:: THE TASK ::
Extract every line of the material below and reproduce it faithfully.

:: DATASET ROWS ::
>> START
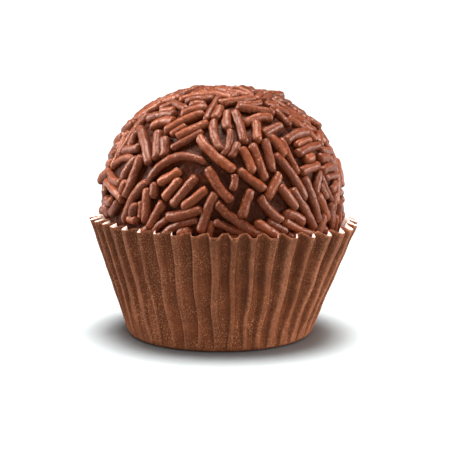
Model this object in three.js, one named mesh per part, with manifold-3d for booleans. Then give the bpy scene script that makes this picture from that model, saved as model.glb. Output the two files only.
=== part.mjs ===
// A brigadeiro: a hand-rolled ball of chocolate fudge, coated with chocolate sprinkles and set in
// a pleated paper sweet case. Millimetres, +Z up. The origin is on the table under the middle of
// the case's base, and the front is -Y. Azimuths run from the front towards +X, heights upwards.
import * as THREE from "three";
import { mergeVertices } from "three/addons/utils/BufferGeometryUtils.js";
import Module from "manifold-3d";

const wasm = await Module();
wasm.setup();

// The paper case, size 5: a flat disc of paper whose edge is pleated up into a wall.
const BASE_RADIUS = 12.5;
const BASE_FOLD = 1.0; // the rounding between base and wall reaches this far to each side
const WALL_LENGTH = 16.3; // paper from the base fold to the cut edge
const PAPER = 0.25;
const FLUTES = 42;
const FLUTE_DEPTH = 1.45; // at the cut edge
const FLUTE_GROWTH = 0.62; // power by which the depth grows from the base fold up
const KEPT_CLEAR = 1.75; // depth inside the ridges, at the cut edge, that the sprinkles keep out of
const RIDGE_SHARPNESS = 2; // 1 is a plain wave, more makes its ridges narrower than its folds
const WALL_LEAN = 18.4; // degrees outwards from upright
// Where the wall sags open or stands steeper: azimuth, degrees of lean, half width in degrees.
const SAGS = [
  [50, 4.2, 32],
  [105, 2.6, 45],
  [-160, 1.0, 60],
  [-63, -2.2, 18],
];
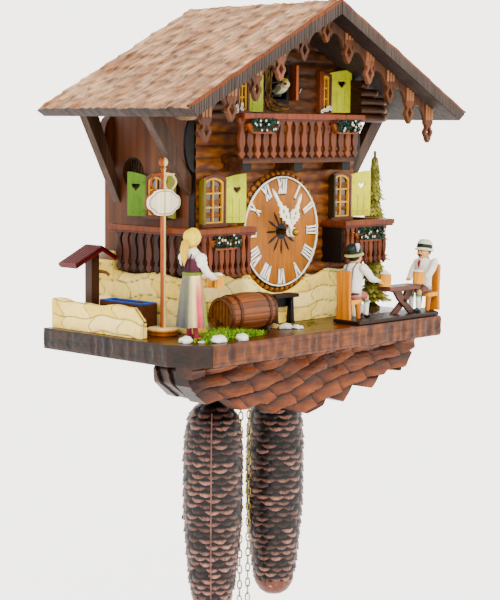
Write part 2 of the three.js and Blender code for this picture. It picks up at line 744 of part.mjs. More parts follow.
>> END
:: EXERCISE OUTPUT ::
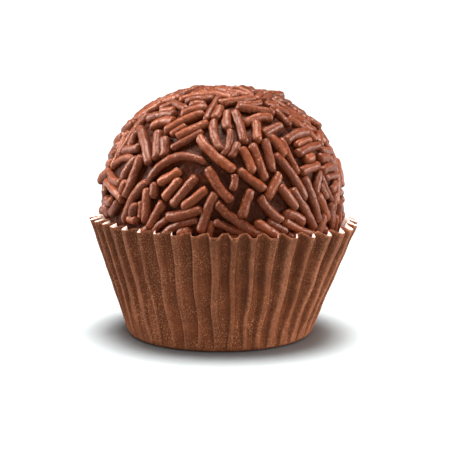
Model this object in three.js, one named mesh per part, with manifold-3d for booleans. Then give the bpy scene script that makes this picture from that model, saved as model.glb. Output the two files only.
=== part.mjs ===
// A brigadeiro: a hand-rolled ball of chocolate fudge, coated with chocolate sprinkles and set in
// a pleated paper sweet case. Millimetres, +Z up. The origin is on the table under the middle of
// the case's base, and the front is -Y. Azimuths run from the front towards +X, heights upwards.
import * as THREE from "three";
import { mergeVertices } from "three/addons/utils/BufferGeometryUtils.js";
import Module from "manifold-3d";

const wasm = await Module();
wasm.setup();

// The paper case, size 5: a flat disc of paper whose edge is pleated up into a wall.
const BASE_RADIUS = 12.5;
const BASE_FOLD = 1.0; // the rounding between base and wall reaches this far to each side
const WALL_LENGTH = 16.3; // paper from the base fold to the cut edge
const PAPER = 0.25;
const FLUTES = 42;
const FLUTE_DEPTH = 1.45; // at the cut edge
const FLUTE_GROWTH = 0.62; // power by which the depth grows from the base fold up
const KEPT_CLEAR = 1.75; // depth inside the ridges, at the cut edge, that the sprinkles keep out of
const RIDGE_SHARPNESS = 2; // 1 is a plain wave, more makes its ridges narrower than its folds
const WALL_LEAN = 18.4; // degrees outwards from upright
// Where the wall sags open or stands steeper: azimuth, degrees of lean, half width in degrees.
const SAGS = [
  [50, 4.2, 32],
  [105, 2.6, 45],
  [-160, 1.0, 60],
  [-63, -2.2, 18],
];
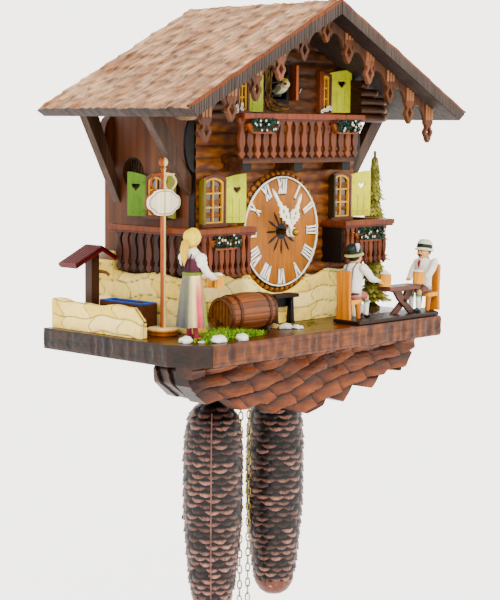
Write part 2 of the three.js and Blender code for this picture. It picks up at line 744 of part.mjs. More parts follow.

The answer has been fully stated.